Task goal
Output every line below exactly.

Material provided

------------------------------------------------------------

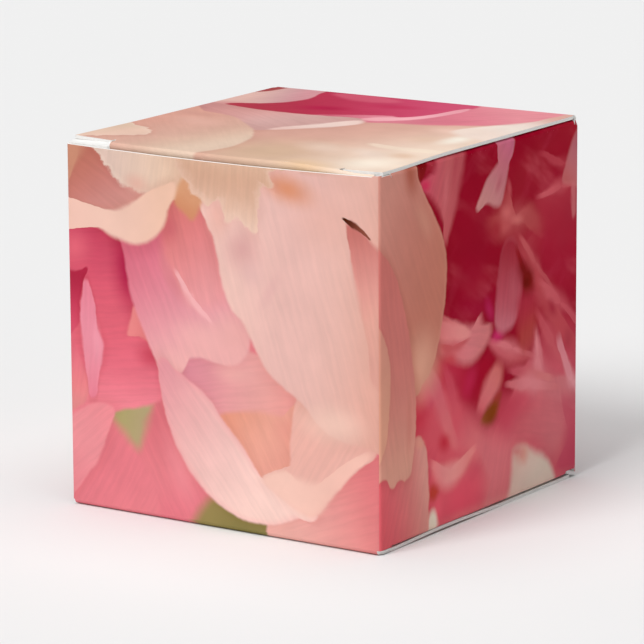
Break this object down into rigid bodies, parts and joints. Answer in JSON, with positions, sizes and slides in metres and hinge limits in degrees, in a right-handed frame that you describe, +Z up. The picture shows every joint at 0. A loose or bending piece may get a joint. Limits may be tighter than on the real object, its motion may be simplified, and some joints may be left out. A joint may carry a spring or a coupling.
{
  "type": "favor box",
  "caption": "Folding card gift box, a small cube with hinged tuck-in lid and base closures, dust flaps and a glued side seam, printed with a flower pattern.",
  "frame": {"origin": "centre of the closed box's footprint, on the surface that it stands on", "axes": "+Z up through the lid, -Y out of the front wall that the lid tucks in behind, +X out of the right side wall"},
  "size_m": [0.0508, 0.0508, 0.0508],
  "materials": {
    "printed_card": "satin coated print",
    "plain_card": "uncoated matte",
    "adhesive": "dried clear glue"
  },
  "bodies": {
    "walls": {"front_panel": "printed_card", "right_panel": "printed_card", "back_panel": "printed_card", "left_panel": "printed_card", "glue_flap": "plain_card", "glue_line": "adhesive"},
    "lid": {"lid_panel": "printed_card"},
    "lid_tuck": {"lid_tuck_flap": "printed_card"},
    "lid_dust_right": {"lid_dust_flap_right": "plain_card"},
    "lid_dust_left": {"lid_dust_flap_left": "plain_card"},
    "base": {"base_panel": "printed_card"},
    "base_tuck": {"base_tuck_flap": "printed_card"},
    "base_dust_right": {"base_dust_flap_right": "plain_card"},
    "base_dust_left": {"base_dust_flap_left": "plain_card"}
  },
  "joints": [
    {"name": "lid_hinge", "type": "hinge", "parent": "walls", "child": "lid", "pos_m": [0, 0.02517, 0.05058], "axis": [-1, 0, 0], "range_deg": [0, 175]},
    {"name": "lid_tuck_fold", "type": "hinge", "parent": "lid", "child": "lid_tuck", "pos_m": [0, -0.02463, 0.05058], "axis": [-1, 0, 0], "range_deg": [0, 43.75]},
    {"name": "lid_dust_right_fold", "type": "hinge", "parent": "walls", "child": "lid_dust_right", "pos_m": [0.02517, 0, 0.05003], "axis": [0, 1, 0], "range_deg": [0, 87.5]},
    {"name": "lid_dust_left_fold", "type": "hinge", "parent": "walls", "child": "lid_dust_left", "pos_m": [-0.02517, 0, 0.05003], "axis": [0, -1, 0], "range_deg": [0, 87.5]},
    {"name": "base_hinge", "type": "hinge", "parent": "walls", "child": "base", "pos_m": [0, -0.02517, 0.00022], "axis": [-1, 0, 0], "range_deg": [0, 175]},
    {"name": "base_tuck_fold", "type": "hinge", "parent": "base", "child": "base_tuck", "pos_m": [0, 0.02463, 0.00022], "axis": [-1, 0, 0], "range_deg": [0, 43.75]},
    {"name": "base_dust_right_fold", "type": "hinge", "parent": "walls", "child": "base_dust_right", "pos_m": [0.02517, 0, 0.00077], "axis": [0, -1, 0], "range_deg": [0, 87.5]},
    {"name": "base_dust_left_fold", "type": "hinge", "parent": "walls", "child": "base_dust_left", "pos_m": [-0.02517, 0, 0.00077], "axis": [0, 1, 0], "range_deg": [0, 87.5]}
  ],
  "couplings": [
    {"joint": "lid_tuck_fold", "follows": "lid_hinge", "ratio": 0.25},
    {"joint": "lid_dust_right_fold", "follows": "lid_hinge", "ratio": 0.5},
    {"joint": "lid_dust_left_fold", "follows": "lid_hinge", "ratio": 0.5},
    {"joint": "base_tuck_fold", "follows": "base_hinge", "ratio": 0.25},
    {"joint": "base_dust_right_fold", "follows": "base_hinge", "ratio": 0.5},
    {"joint": "base_dust_left_fold", "follows": "base_hinge", "ratio": 0.5}
  ]
}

------------------------------------------------------------

Task result
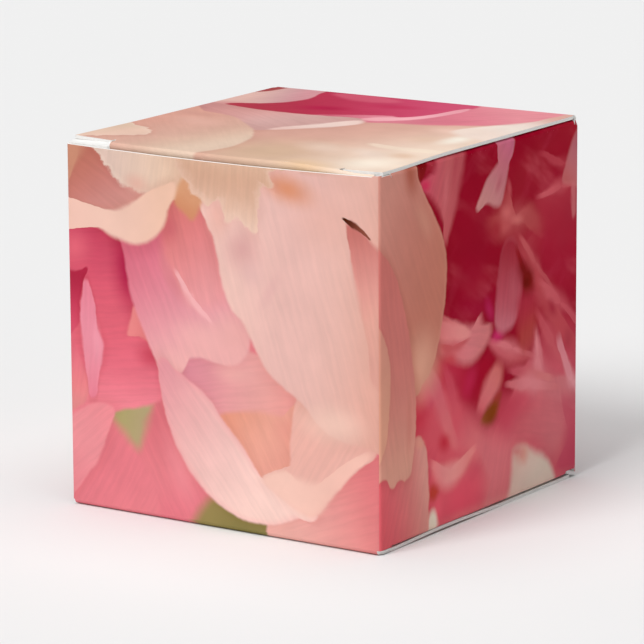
Break this object down into rigid bodies, parts and joints. Answer in JSON, with positions, sizes and slides in metres and hinge limits in degrees, in a right-handed frame that you describe, +Z up. The picture shows every joint at 0. A loose or bending piece may get a joint. Limits may be tighter than on the real object, its motion may be simplified, and some joints may be left out. A joint may carry a spring or a coupling.
{
  "type": "favor box",
  "caption": "Folding card gift box, a small cube with hinged tuck-in lid and base closures, dust flaps and a glued side seam, printed with a flower pattern.",
  "frame": {"origin": "centre of the closed box's footprint, on the surface that it stands on", "axes": "+Z up through the lid, -Y out of the front wall that the lid tucks in behind, +X out of the right side wall"},
  "size_m": [0.0508, 0.0508, 0.0508],
  "materials": {
    "printed_card": "satin coated print",
    "plain_card": "uncoated matte",
    "adhesive": "dried clear glue"
  },
  "bodies": {
    "walls": {"front_panel": "printed_card", "right_panel": "printed_card", "back_panel": "printed_card", "left_panel": "printed_card", "glue_flap": "plain_card", "glue_line": "adhesive"},
    "lid": {"lid_panel": "printed_card"},
    "lid_tuck": {"lid_tuck_flap": "printed_card"},
    "lid_dust_right": {"lid_dust_flap_right": "plain_card"},
    "lid_dust_left": {"lid_dust_flap_left": "plain_card"},
    "base": {"base_panel": "printed_card"},
    "base_tuck": {"base_tuck_flap": "printed_card"},
    "base_dust_right": {"base_dust_flap_right": "plain_card"},
    "base_dust_left": {"base_dust_flap_left": "plain_card"}
  },
  "joints": [
    {"name": "lid_hinge", "type": "hinge", "parent": "walls", "child": "lid", "pos_m": [0, 0.02517, 0.05058], "axis": [-1, 0, 0], "range_deg": [0, 175]},
    {"name": "lid_tuck_fold", "type": "hinge", "parent": "lid", "child": "lid_tuck", "pos_m": [0, -0.02463, 0.05058], "axis": [-1, 0, 0], "range_deg": [0, 43.75]},
    {"name": "lid_dust_right_fold", "type": "hinge", "parent": "walls", "child": "lid_dust_right", "pos_m": [0.02517, 0, 0.05003], "axis": [0, 1, 0], "range_deg": [0, 87.5]},
    {"name": "lid_dust_left_fold", "type": "hinge", "parent": "walls", "child": "lid_dust_left", "pos_m": [-0.02517, 0, 0.05003], "axis": [0, -1, 0], "range_deg": [0, 87.5]},
    {"name": "base_hinge", "type": "hinge", "parent": "walls", "child": "base", "pos_m": [0, -0.02517, 0.00022], "axis": [-1, 0, 0], "range_deg": [0, 175]},
    {"name": "base_tuck_fold", "type": "hinge", "parent": "base", "child": "base_tuck", "pos_m": [0, 0.02463, 0.00022], "axis": [-1, 0, 0], "range_deg": [0, 43.75]},
    {"name": "base_dust_right_fold", "type": "hinge", "parent": "walls", "child": "base_dust_right", "pos_m": [0.02517, 0, 0.00077], "axis": [0, -1, 0], "range_deg": [0, 87.5]},
    {"name": "base_dust_left_fold", "type": "hinge", "parent": "walls", "child": "base_dust_left", "pos_m": [-0.02517, 0, 0.00077], "axis": [0, 1, 0], "range_deg": [0, 87.5]}
  ],
  "couplings": [
    {"joint": "lid_tuck_fold", "follows": "lid_hinge", "ratio": 0.25},
    {"joint": "lid_dust_right_fold", "follows": "lid_hinge", "ratio": 0.5},
    {"joint": "lid_dust_left_fold", "follows": "lid_hinge", "ratio": 0.5},
    {"joint": "base_tuck_fold", "follows": "base_hinge", "ratio": 0.25},
    {"joint": "base_dust_right_fold", "follows": "base_hinge", "ratio": 0.5},
    {"joint": "base_dust_left_fold", "follows": "base_hinge", "ratio": 0.5}
  ]
}